To do:
Your task is to copy the material exactly.

Dataset extract:
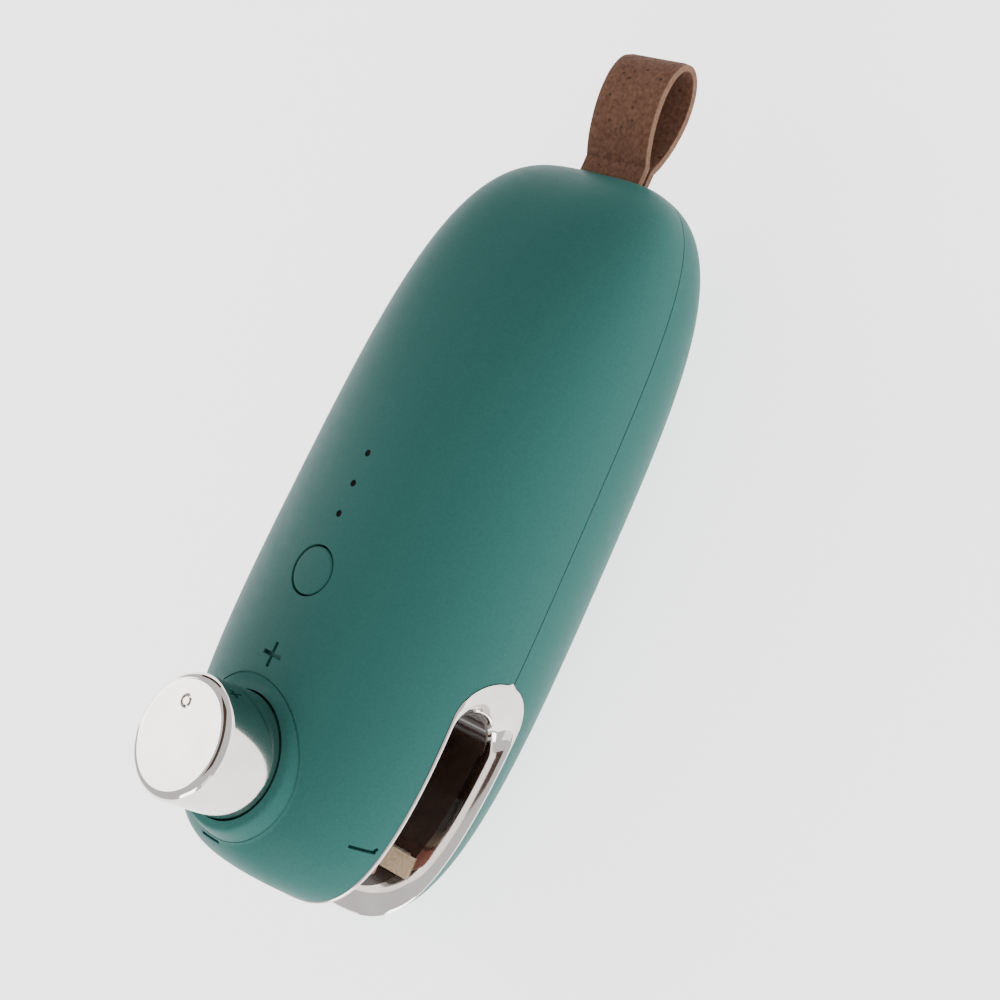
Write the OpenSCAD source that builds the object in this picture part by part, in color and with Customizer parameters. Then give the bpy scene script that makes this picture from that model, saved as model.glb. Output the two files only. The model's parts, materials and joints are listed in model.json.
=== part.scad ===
// Handheld bag heat sealer: two moulded half shells with a bag slot at the front,
// a chrome knob that presses a padded bar onto a heated strip, and a leather wrist loop.
// +Z is up, +Y points to the strap, and +X to one end of the bag slot.
// The origin lies on the flat underside of the rubber foot, straight below the body's mid length.
// Inside the modules, z is measured from the plane where the two shells meet.

/* [Body] */
// Length from the front to the tail, without the strap
body_len = 110; // [109:0.5:111]
// Widest part of the body
body_w = 45.9; // [45.5:0.1:46.5]
// Height of the body before its underside is flattened
body_h = 41.2; // [41:0.1:41.6]
// Wall of the two shells
wall = 1.8; // [1.7:0.1:1.9]
// Width that the tail loses and the front gains
taper = 0.08; // [0.07:0.01:0.09]

/* [Bag slot] */
// Half height of the slot in the shells
slot_r = 6.65; // [6.5:0.05:6.8]
// Centre of the slot's round end, measured from mid length
slot_y = -22.95; // [-23.4:0.05:-22.5]
// Angle by which the slot dips towards the front
slot_dip = 4.2; // [3.5:0.1:4.6]
// Clear height of the throat above its middle line
throat_up = 5.4; // [5.2:0.1:5.5]
// Clear height of the throat below its middle line
throat_down = 5; // [4.8:0.1:5.1]

/* [Knob] */
// Distance of the knob's axis from mid length
knob_y = -40.4; // [-40.6:0.1:-40.2]
// Radius of the knob's barrel
knob_r = 8.75; // [8.65:0.05:8.85]
// How far the knob stands above the body
knob_h = 10; // [9.6:0.1:10.4]
// How far the knob is pushed to seal a bag
press_travel = 7; // [6.6:0.1:7]

/* [Controls] */
// Distance of the power button's axis from mid length
button_y = -13.7; // [-14:0.1:-13.4]
// Radius of the power button
button_r = 3.5; // [3.4:0.1:3.6]
// Place of the middle status light
led_y = -0.8; // [-1.2:0.1:-0.4]
// Distance between two status lights
led_pitch = 4.5; // [4.3:0.1:4.7]

/* [Strap] */
// Width of the leather strap
strap_w = 11.6; // [11:0.1:12]
// Thickness of the leather
strap_t = 1.2; // [1.1:0.1:1.3]

/* [Hidden] */

// The outline in plan and the height along the body are superellipses with these powers.
plan_front = [2.7, 4.15];
plan_tail = [4.5, 4.1];
rise_front = [4.9, 4.5];
rise_tail = [2.1, 2.23];
// The cross-section is a superellipse too, and grows squarer towards the tail.
section_power = 2.17;
tail_power = 3;
stations = 26;
half_points = 20;

// The underside is cut flat, and the foot stands below the cut.
foot_cut = 1.1;
foot_t = 1.2;
seam_z = body_h / 2 - foot_cut + foot_t;

// The chrome trim and the jaws inside it, in the slot's own frame
slot_z = 0.42;
trim_proud = 0.15;
trim_depth = 3.6;
trim_fit = 0.05;
jaw_t = 1.7;
throat_end = slot_r - 5.6;
slot_cos = cos(slot_dip);

// The sealing bar, in the slot's own frame
strip_at = (-45.3 - slot_y) / slot_cos;
strip_t = 0.3;
strip_w = 3.2;
strip_l = 30.8;
ribbon_t = 0.2;
bed_w = 3.6;
bed_t = 1.2;
bed_l = 28.6;
pad_w = 3.6;
pad_l = 32;
plate_t = 1.5;
plate_gap = 0.05;
terminal_x = 12.6;
pad_bottom = strip_t - throat_down + press_travel * slot_cos + 0.05;

// The knob's column
knob_base_z = half_h(2 * knob_y / body_len, 0);
knob_top = knob_base_z + knob_h;
knob_bottom = knob_base_z - 2.8;
knob_wall = 0.9;
knob_gap = 0.2;
post_r = 4.5;
run_gap = 0.05;
key_w = 1.6;
key_d = 0.6;
bush_r = 5.6;
bush_bottom = 5;
bush_flange_z = 6.9;
bush_top = 12;
flange_z = 19.4;
flange_t = 1.2;
spring_r = 6.25;
spring_wire = 0.3;
spring_turns = 5;
selector_h = 3;
shaft_r = 1.45;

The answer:
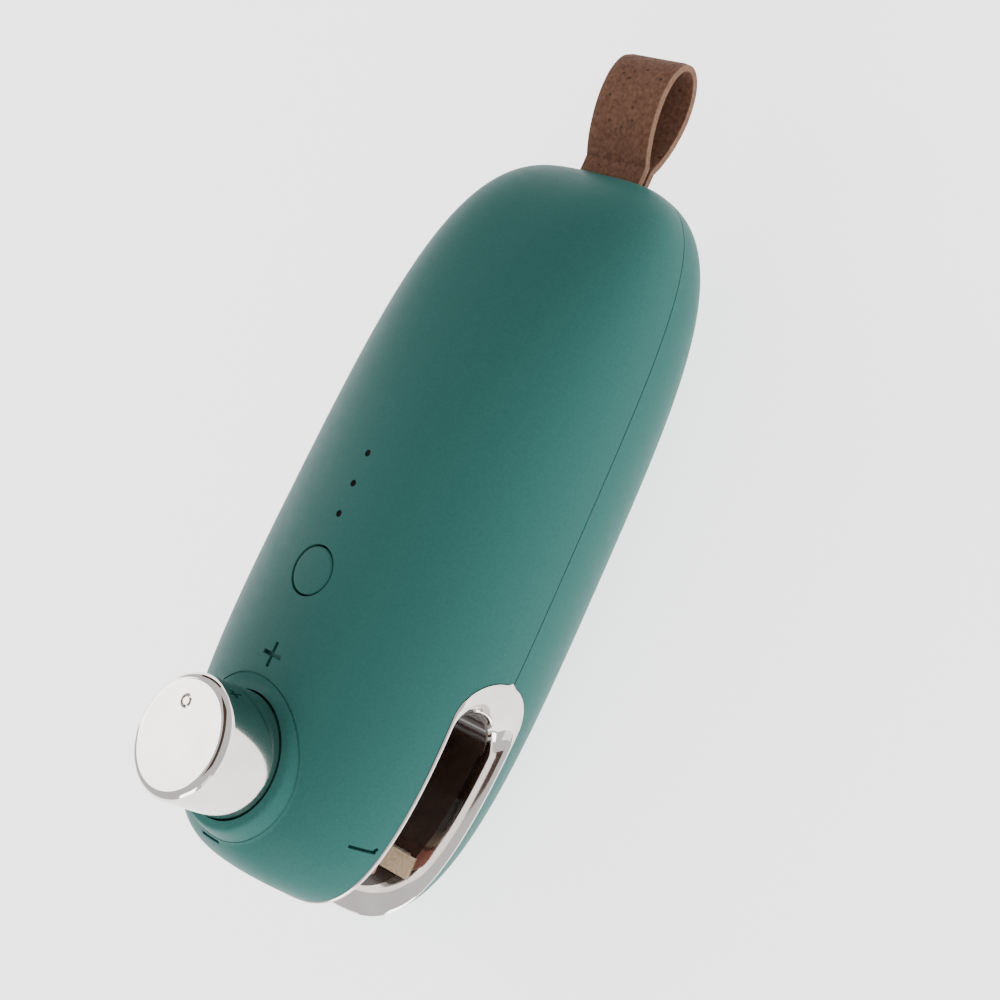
Write the OpenSCAD source that builds the object in this picture part by part, in color and with Customizer parameters. Then give the bpy scene script that makes this picture from that model, saved as model.glb. Output the two files only. The model's parts, materials and joints are listed in model.json.
=== part.scad ===
// Handheld bag heat sealer: two moulded half shells with a bag slot at the front,
// a chrome knob that presses a padded bar onto a heated strip, and a leather wrist loop.
// +Z is up, +Y points to the strap, and +X to one end of the bag slot.
// The origin lies on the flat underside of the rubber foot, straight below the body's mid length.
// Inside the modules, z is measured from the plane where the two shells meet.

/* [Body] */
// Length from the front to the tail, without the strap
body_len = 110; // [109:0.5:111]
// Widest part of the body
body_w = 45.9; // [45.5:0.1:46.5]
// Height of the body before its underside is flattened
body_h = 41.2; // [41:0.1:41.6]
// Wall of the two shells
wall = 1.8; // [1.7:0.1:1.9]
// Width that the tail loses and the front gains
taper = 0.08; // [0.07:0.01:0.09]

/* [Bag slot] */
// Half height of the slot in the shells
slot_r = 6.65; // [6.5:0.05:6.8]
// Centre of the slot's round end, measured from mid length
slot_y = -22.95; // [-23.4:0.05:-22.5]
// Angle by which the slot dips towards the front
slot_dip = 4.2; // [3.5:0.1:4.6]
// Clear height of the throat above its middle line
throat_up = 5.4; // [5.2:0.1:5.5]
// Clear height of the throat below its middle line
throat_down = 5; // [4.8:0.1:5.1]

/* [Knob] */
// Distance of the knob's axis from mid length
knob_y = -40.4; // [-40.6:0.1:-40.2]
// Radius of the knob's barrel
knob_r = 8.75; // [8.65:0.05:8.85]
// How far the knob stands above the body
knob_h = 10; // [9.6:0.1:10.4]
// How far the knob is pushed to seal a bag
press_travel = 7; // [6.6:0.1:7]

/* [Controls] */
// Distance of the power button's axis from mid length
button_y = -13.7; // [-14:0.1:-13.4]
// Radius of the power button
button_r = 3.5; // [3.4:0.1:3.6]
// Place of the middle status light
led_y = -0.8; // [-1.2:0.1:-0.4]
// Distance between two status lights
led_pitch = 4.5; // [4.3:0.1:4.7]

/* [Strap] */
// Width of the leather strap
strap_w = 11.6; // [11:0.1:12]
// Thickness of the leather
strap_t = 1.2; // [1.1:0.1:1.3]

/* [Hidden] */

// The outline in plan and the height along the body are superellipses with these powers.
plan_front = [2.7, 4.15];
plan_tail = [4.5, 4.1];
rise_front = [4.9, 4.5];
rise_tail = [2.1, 2.23];
// The cross-section is a superellipse too, and grows squarer towards the tail.
section_power = 2.17;
tail_power = 3;
stations = 26;
half_points = 20;

// The underside is cut flat, and the foot stands below the cut.
foot_cut = 1.1;
foot_t = 1.2;
seam_z = body_h / 2 - foot_cut + foot_t;

// The chrome trim and the jaws inside it, in the slot's own frame
slot_z = 0.42;
trim_proud = 0.15;
trim_depth = 3.6;
trim_fit = 0.05;
jaw_t = 1.7;
throat_end = slot_r - 5.6;
slot_cos = cos(slot_dip);

// The sealing bar, in the slot's own frame
strip_at = (-45.3 - slot_y) / slot_cos;
strip_t = 0.3;
strip_w = 3.2;
strip_l = 30.8;
ribbon_t = 0.2;
bed_w = 3.6;
bed_t = 1.2;
bed_l = 28.6;
pad_w = 3.6;
pad_l = 32;
plate_t = 1.5;
plate_gap = 0.05;
terminal_x = 12.6;
pad_bottom = strip_t - throat_down + press_travel * slot_cos + 0.05;

// The knob's column
knob_base_z = half_h(2 * knob_y / body_len, 0);
knob_top = knob_base_z + knob_h;
knob_bottom = knob_base_z - 2.8;
knob_wall = 0.9;
knob_gap = 0.2;
post_r = 4.5;
run_gap = 0.05;
key_w = 1.6;
key_d = 0.6;
bush_r = 5.6;
bush_bottom = 5;
bush_flange_z = 6.9;
bush_top = 12;
flange_z = 19.4;
flange_t = 1.2;
spring_r = 6.25;
spring_wire = 0.3;
spring_turns = 5;
selector_h = 3;
shaft_r = 1.45;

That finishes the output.